§ **EXERCISE**: Give the data again, word for word.

** BEGIN SUPPLIED DATA **

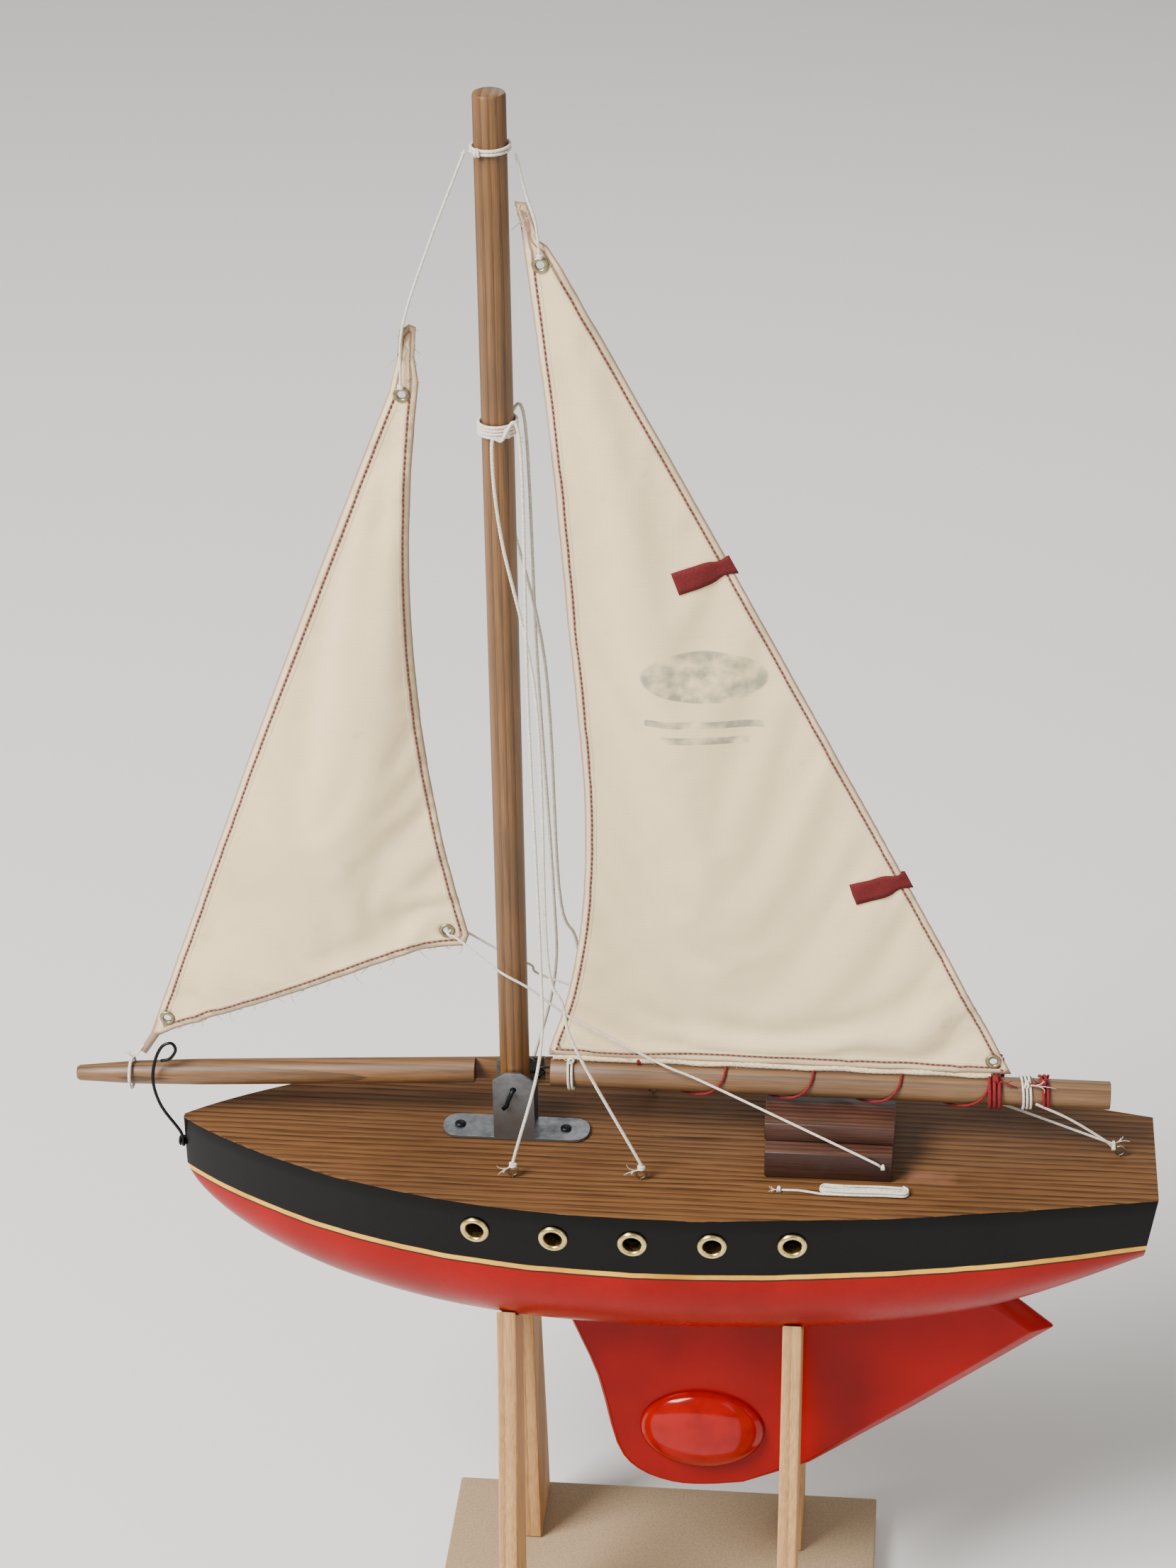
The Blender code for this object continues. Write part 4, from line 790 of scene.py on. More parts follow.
    # A paler patch aft of the cabin, where glue or a fitting has lifted the stain.
    sides = []
    for axis, outside, inside in (("X", MIDDLE_X + 0.0865, MIDDLE_X + 0.0885),
                                  ("X", MIDDLE_X + 0.1055, MIDDLE_X + 0.1035),
                                  ("Y", -0.0225, -0.0205), ("Y", -0.0135, -0.0155)):
        sides.append(add(tree, RANGE, {"Value": parts[axis], "From Min": outside, "From Max": inside}))
    long_sides = add(tree, MATH, {0: sides[0], 1: sides[1]}, operation="MULTIPLY")
    short_sides = add(tree, MATH, {0: sides[2], 1: sides[3]}, operation="MULTIPLY")
    patch = add(tree, MATH, {0: long_sides, 1: short_sides}, operation="MULTIPLY")
    ragged = add(tree, RANGE, {"Value": grime, "From Min": 0.3, "From Max": 0.6})
    worn = add(tree, MATH, {0: patch, 1: ragged}, operation="MULTIPLY")
    worn = add(tree, MATH, {0: worn, 1: 0.6}, operation="MULTIPLY")
    planks = add(tree, BLEND, {SHARE: worn, FIRST: planks, SECOND: linear("#8A5C48")}, data_type="RGBA")
    # The deck's edge, where the black has chipped away by up to 0.4 mm.
    chips = add(tree, RANGE, {"Value": grime, "From Min": 0.52, "From Max": 0.66})
    chips = add(tree, MATH, {0: chips, 1: 0.4 * MM}, operation="MULTIPLY")
    chipped = add(tree, MATH, {0: drop, 1: chips}, operation="SUBTRACT")
    on_deck = add(tree, RANGE, {"Value": chipped, "From Min": 0.32 * MM, "From Max": 0.22 * MM})
    colour = add(tree, BLEND, {SHARE: on_deck, FIRST: colour, SECOND: planks}, data_type="RGBA")
    # Paint shines more than bare wood, and grime dulls both.
    gloss = add(tree, MATH, {0: on_deck, 1: 0.28}, operation="MULTIPLY")
    gloss = add(tree, MATH, {0: 0.26, 1: gloss}, operation="ADD")
    dull = add(tree, RANGE, {"Value": grime, "From Min": 0.4, "From Max": 0.8})
    dull = add(tree, MATH, {0: dull, 1: 0.14}, operation="MULTIPLY")
    gloss = add(tree, MATH, {0: gloss, 1: dull}, operation="ADD")
    brush_place = add(tree, MAPPING, {"Vector": place, "Scale": (60, 400, 400)})
    brush = add(tree, NOISE, {"Vector": brush_place, "Scale": 1.0, "Detail": 2.0})
    brush = add(tree, MATH, {0: brush, 1: 0.5}, operation="MULTIPLY")
    height = add(tree, MATH, {0: streaks, 1: on_deck}, operation="MULTIPLY")
    height = add(tree, MATH, {0: height, 1: brush}, operation="ADD")
    relief = add(tree, BUMP, {"Height": height, "Strength": 0.45, "Distance": 0.1 * MM})
    connect(tree, shader, {"Base Color": colour, "Roughness": gloss, "Normal": relief})
    return material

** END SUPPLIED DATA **

§ **ANSWER TO THIS EXERCISE**:
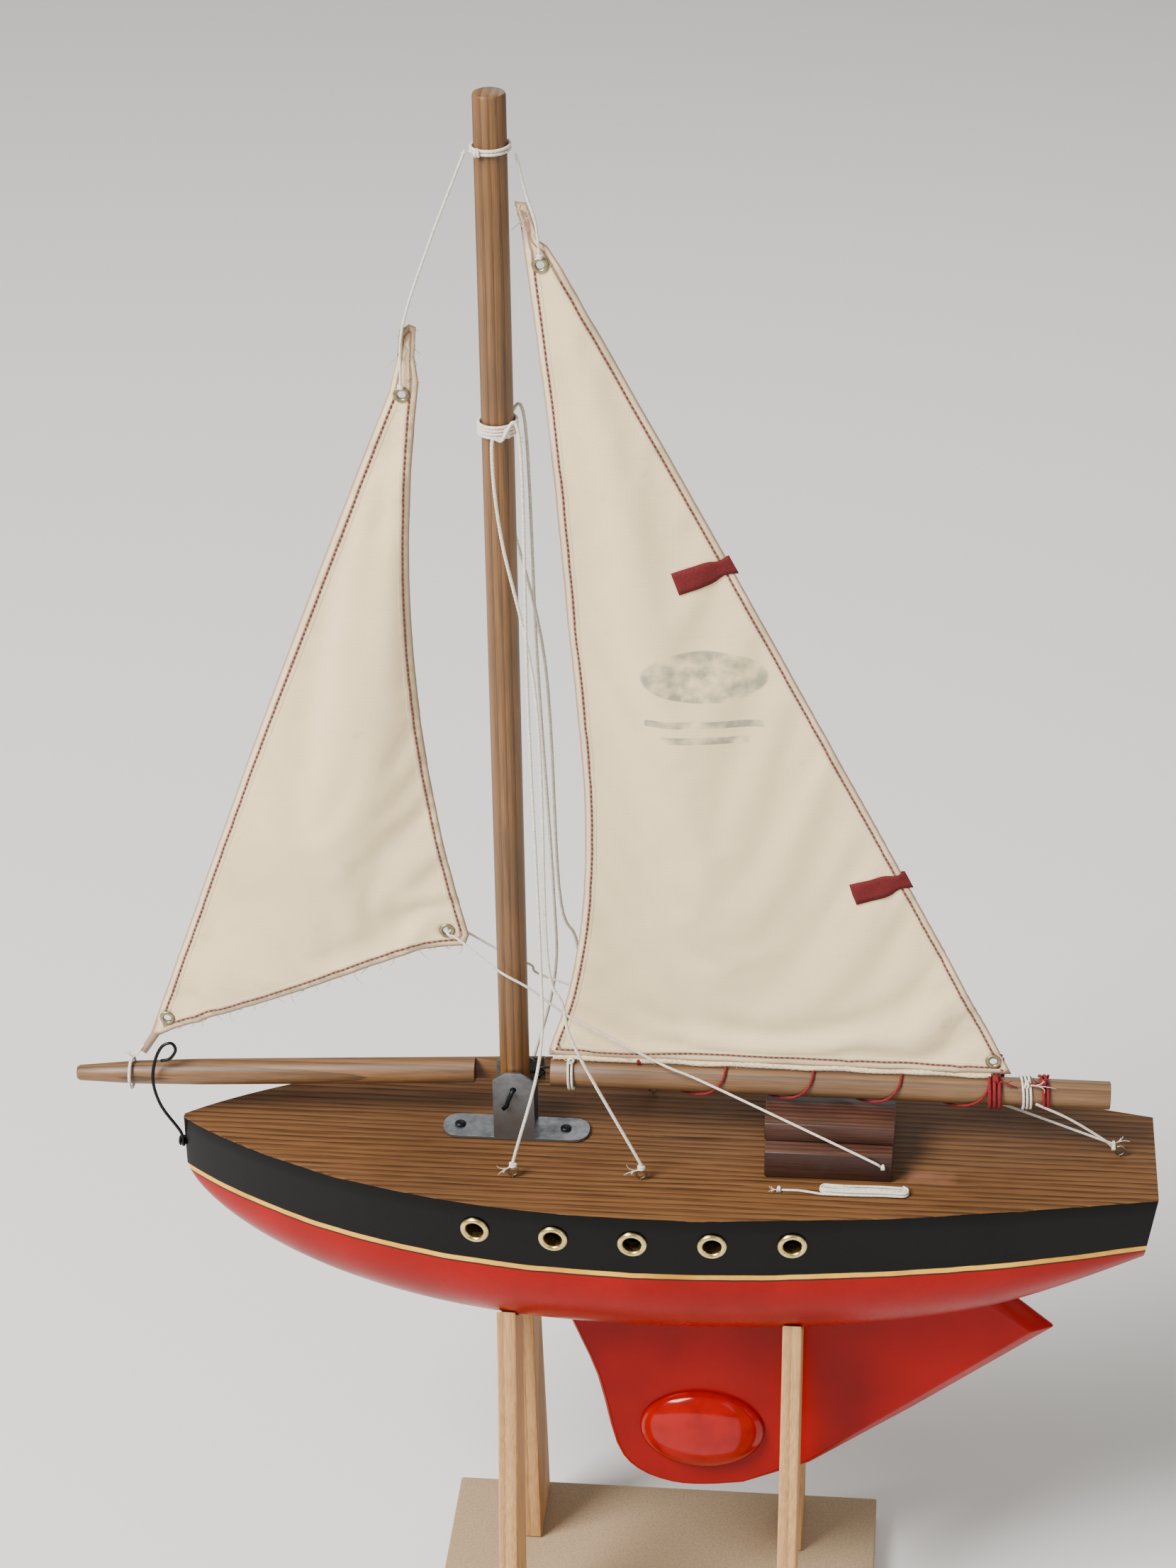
The Blender code for this object continues. Write part 4, from line 790 of scene.py on. More parts follow.
    # A paler patch aft of the cabin, where glue or a fitting has lifted the stain.
    sides = []
    for axis, outside, inside in (("X", MIDDLE_X + 0.0865, MIDDLE_X + 0.0885),
                                  ("X", MIDDLE_X + 0.1055, MIDDLE_X + 0.1035),
                                  ("Y", -0.0225, -0.0205), ("Y", -0.0135, -0.0155)):
        sides.append(add(tree, RANGE, {"Value": parts[axis], "From Min": outside, "From Max": inside}))
    long_sides = add(tree, MATH, {0: sides[0], 1: sides[1]}, operation="MULTIPLY")
    short_sides = add(tree, MATH, {0: sides[2], 1: sides[3]}, operation="MULTIPLY")
    patch = add(tree, MATH, {0: long_sides, 1: short_sides}, operation="MULTIPLY")
    ragged = add(tree, RANGE, {"Value": grime, "From Min": 0.3, "From Max": 0.6})
    worn = add(tree, MATH, {0: patch, 1: ragged}, operation="MULTIPLY")
    worn = add(tree, MATH, {0: worn, 1: 0.6}, operation="MULTIPLY")
    planks = add(tree, BLEND, {SHARE: worn, FIRST: planks, SECOND: linear("#8A5C48")}, data_type="RGBA")
    # The deck's edge, where the black has chipped away by up to 0.4 mm.
    chips = add(tree, RANGE, {"Value": grime, "From Min": 0.52, "From Max": 0.66})
    chips = add(tree, MATH, {0: chips, 1: 0.4 * MM}, operation="MULTIPLY")
    chipped = add(tree, MATH, {0: drop, 1: chips}, operation="SUBTRACT")
    on_deck = add(tree, RANGE, {"Value": chipped, "From Min": 0.32 * MM, "From Max": 0.22 * MM})
    colour = add(tree, BLEND, {SHARE: on_deck, FIRST: colour, SECOND: planks}, data_type="RGBA")
    # Paint shines more than bare wood, and grime dulls both.
    gloss = add(tree, MATH, {0: on_deck, 1: 0.28}, operation="MULTIPLY")
    gloss = add(tree, MATH, {0: 0.26, 1: gloss}, operation="ADD")
    dull = add(tree, RANGE, {"Value": grime, "From Min": 0.4, "From Max": 0.8})
    dull = add(tree, MATH, {0: dull, 1: 0.14}, operation="MULTIPLY")
    gloss = add(tree, MATH, {0: gloss, 1: dull}, operation="ADD")
    brush_place = add(tree, MAPPING, {"Vector": place, "Scale": (60, 400, 400)})
    brush = add(tree, NOISE, {"Vector": brush_place, "Scale": 1.0, "Detail": 2.0})
    brush = add(tree, MATH, {0: brush, 1: 0.5}, operation="MULTIPLY")
    height = add(tree, MATH, {0: streaks, 1: on_deck}, operation="MULTIPLY")
    height = add(tree, MATH, {0: height, 1: brush}, operation="ADD")
    relief = add(tree, BUMP, {"Height": height, "Strength": 0.45, "Distance": 0.1 * MM})
    connect(tree, shader, {"Base Color": colour, "Roughness": gloss, "Normal": relief})
    return material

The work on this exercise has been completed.